As the agents continued to question Sosa, he told them that he's from Mexico and had been released on bond from an immigration court. He also showed them the ankle monitor on his leg.
One of the agents "then said that he would deport Mr. Sosa," the legal claim says. "He repeated this statement again several times."
Sosa was loaded into a vehicle and driven about an hour away to a facility, the claim says, where he was fingerprinted and put into a cell. After the agents confirmed Sosa had been released on bond from immigration detention, they drove him back to Spokane, where he waited five hours for his wife to pick him up.
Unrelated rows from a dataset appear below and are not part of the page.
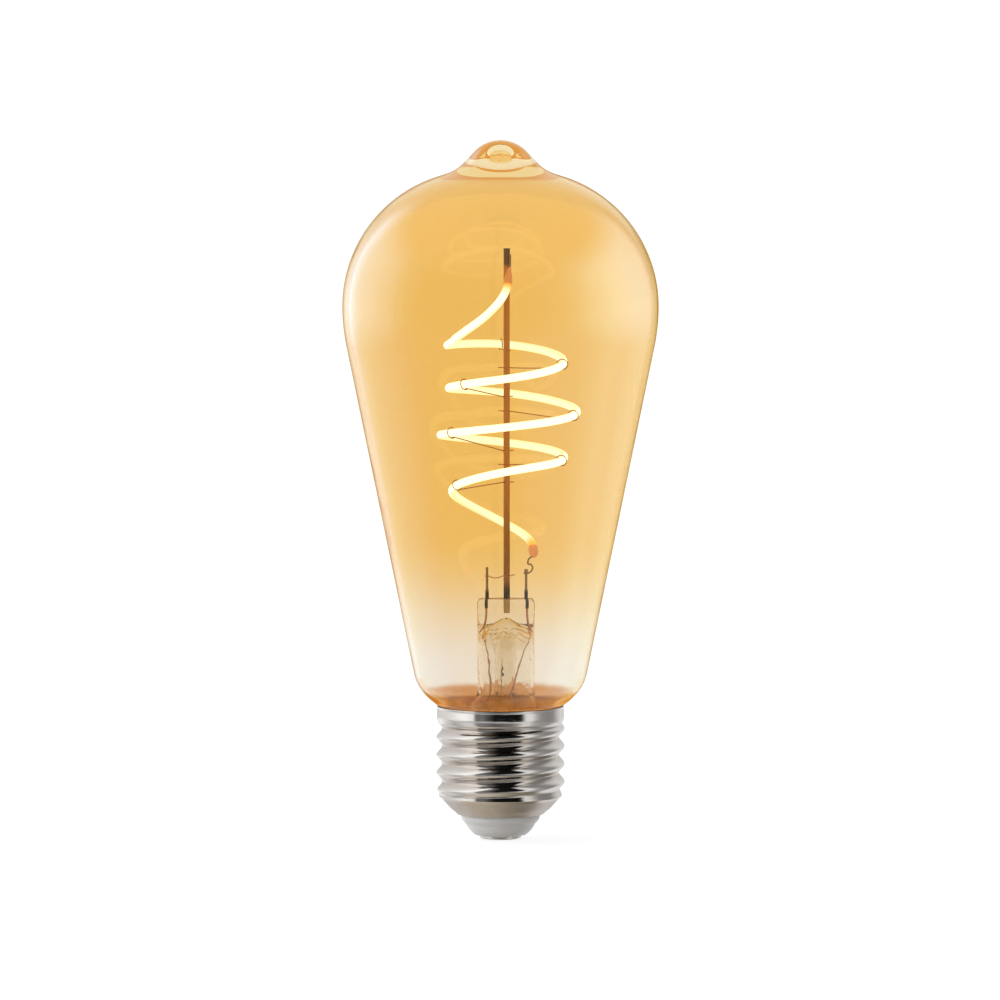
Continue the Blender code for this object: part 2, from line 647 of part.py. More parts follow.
def supply_wires():
    """The wire from the board to the shell, tucked over the sleeve's rim, and the wire from the
    fuse to the contact's eyelet."""
    shell = [(8.6, 1.1, 16.8), (8.8, 0.6, 19.0), (9.6, 0.3, 21.0), (10.9, 0.0, 22.2), (11.8, -0.3, 22.1)]
    wire("shell_wire", even(smooth(shell), 1.2), 0.2, "wire_insulation")
    contact = [(0.0, 0.0, 2.6), (0.0, 0.0, 5.0), (0.2, -1.0, 7.6), (0.2, -2.2, 9.0), (-0.2, -2.4, 11.0)]
    contact += [(-1.0, -0.8, 12.6), (-1.0, 1.2, 13.0)]
    wire("contact_wire", even(smooth(contact), 1.2), 0.25, "wire_insulation")


clear_scene()
lamp = collection("filament_lamp")
cutters = collection("cutters")
finishes = make_materials()

glass_envelope()
screw_shell()
base_insulator()
centre_contact()
capping_cement()
stem_glass()
exhaust_tube()
support_mast()
lead_wires()
jumper_wire()
led_filament()
filament_ends()
filament_ties()
driver_sleeve()
driver()
radio()
supply_wires()
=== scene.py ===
import json
import math

import bmesh
import bpy
import numpy as np
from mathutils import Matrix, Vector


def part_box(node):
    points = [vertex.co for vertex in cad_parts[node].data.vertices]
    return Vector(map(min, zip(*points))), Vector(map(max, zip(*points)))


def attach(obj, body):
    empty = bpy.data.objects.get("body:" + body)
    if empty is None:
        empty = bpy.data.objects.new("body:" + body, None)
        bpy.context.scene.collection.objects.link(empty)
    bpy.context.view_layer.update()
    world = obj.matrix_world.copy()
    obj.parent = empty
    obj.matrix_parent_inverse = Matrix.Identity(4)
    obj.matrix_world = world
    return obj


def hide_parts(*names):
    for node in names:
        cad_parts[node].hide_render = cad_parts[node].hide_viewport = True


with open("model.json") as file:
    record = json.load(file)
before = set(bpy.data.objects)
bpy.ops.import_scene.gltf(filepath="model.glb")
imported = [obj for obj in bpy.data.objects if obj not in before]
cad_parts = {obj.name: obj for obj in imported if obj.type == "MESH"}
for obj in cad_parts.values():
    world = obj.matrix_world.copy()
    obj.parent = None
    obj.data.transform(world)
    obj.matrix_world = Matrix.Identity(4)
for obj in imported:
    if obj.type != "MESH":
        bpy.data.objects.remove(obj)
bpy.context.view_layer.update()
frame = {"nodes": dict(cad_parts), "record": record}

MM = 0.001
ROOT = "root"


def span(node):
    """A CAD node's lowest and highest corners, in millimetres."""
    low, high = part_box(node)
    return np.array(low) / MM, np.array(high) / MM


def middle(node):
    """The centre of a CAD node's box, in millimetres."""
    low, high = span(node)
    return (low + high) / 2


# ---------------------------------------------------------------- shapes


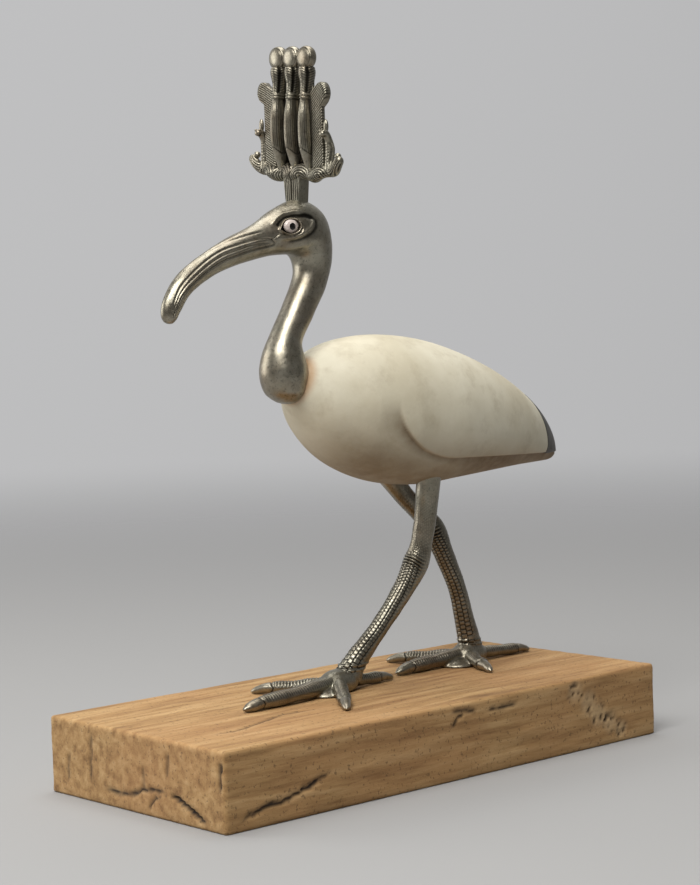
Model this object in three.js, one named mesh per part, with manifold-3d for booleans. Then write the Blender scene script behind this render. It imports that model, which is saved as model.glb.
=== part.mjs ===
// A striding sacred ibis on a wooden plinth, in the ancient Egyptian manner: a gessoed wooden body with
// cast head, neck, crown, legs and tail tip. Millimetres, +Z up. The bird faces -Y and its left is +X.
// The origin is the middle of the plinth's underside.

import * as THREE from 'three';
import { LoftGeometry } from 'three/addons/geometries/LoftGeometry.js';
import { mergeVertices } from 'three/addons/utils/BufferGeometryUtils.js';
import Module from 'manifold-3d';

// Driving dimensions: the plinth
const PLINTH_LENGTH = 387;
const PLINTH_WIDTH = 179;
const PLINTH_HEIGHT = 50;
const PLINTH_CORNER = 7;
const PLINTH_EDGE = 2.5;
const PLINTH_WEAR = 1.2;

// Driving dimensions: the bird as a whole
const BIRD_X = -10;
const SEAM = 0.3;
const WING_STEP = 3;
const WING_START = { y: 6, z: 241 };
const WING_BEND = { length: 60, height: 40 };
const WING_TAIL = { y: 195, z: 195.5 };
const TAIL_CAP = { y: 174.8, z: 203, bow: 9, halfHeight: 30 };

// Driving dimensions: the legs and feet
const HIP_SPREAD = 18.5;
const HIP_Z = 192;
const TOE = { radius: 5.1, flatness: 0.94, knuckle: 0.07, centre: 3.9, rootRise: 3, clawFall: 2.2 };
const CLAW_LENGTH = 15;
const HUB = { across: 11, along: 15, height: 9.5 };
const TOE_THICKNESS = { middle: 1.01, side: 0.86, hallux: 0.8 };
const FOOT_WEB = { across: 17, along: 16, height: 5.5, forward: 13 };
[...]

Sosa has lived in the U.S. for at least a decade, Cho says, but is not a U.S. citizen. He is currently waiting for his removal proceedings to proceed. His claim to legal status is that his wife and children are U.S. citizens.
Downtown Spokane, and the Greyhound
station, is within 100 miles of the Canadian border, which gives Border Patrol leeway to legally ask people if they're in the country legally. But Cho says in order to detain a person, agents must have probable cause that's not based on race.
Cho says the ACLU has seen an uptick in reports of people being targeted and intimidated by immigration enforcement agents.
In another case brought by the ACLU and the Northwest Immigrant Rights Project, the
city of Spokane paid a Latino man a $49,000 settlement after a police officer detained him following a vehicle accident.
Sosa is seeking $75,000 in damages.
"I can speculate that under this administration, all agencies under the Department of Homeland Security, including ICE and [Customs and Border Patrol] think they can act with impunity," Cho says. "We're seeing the ramping up of abusive practices against immigrants and the general public."
In March, the
ACLU sent a letter to Greyhound asking the bus company to stop allowing Border Patrol agents to board its buses and question passengers without warrants. Greyhound responded that they don't have a choice in whether or not to comply with the warrantless searches.
In May, concerns over racial discrimination at the Intermodal Center
halted the city's plans to open a social services center in that location. City Council President Ben Stuckart sent a
letter to Greyhound just last week suggesting that allowing Border Patrol agents on their buses
could violate the city's anti-discrimination laws.
Greyhound's lease at the Intermodal Center is up next year. Stuckart says the City Council could theoretically require the bus company to deny Border Patrol access to its buses, absent a warrant, as a condition of a new lease.
Stuckart says he's gotten permission from the mayor's office to put up "know-your-rights" posters at the Intermodal Center. On learning that Sosa's know-your-rights card triggered his detention, Stuckart says: "That's even worse isn't it? That just seems vindictive."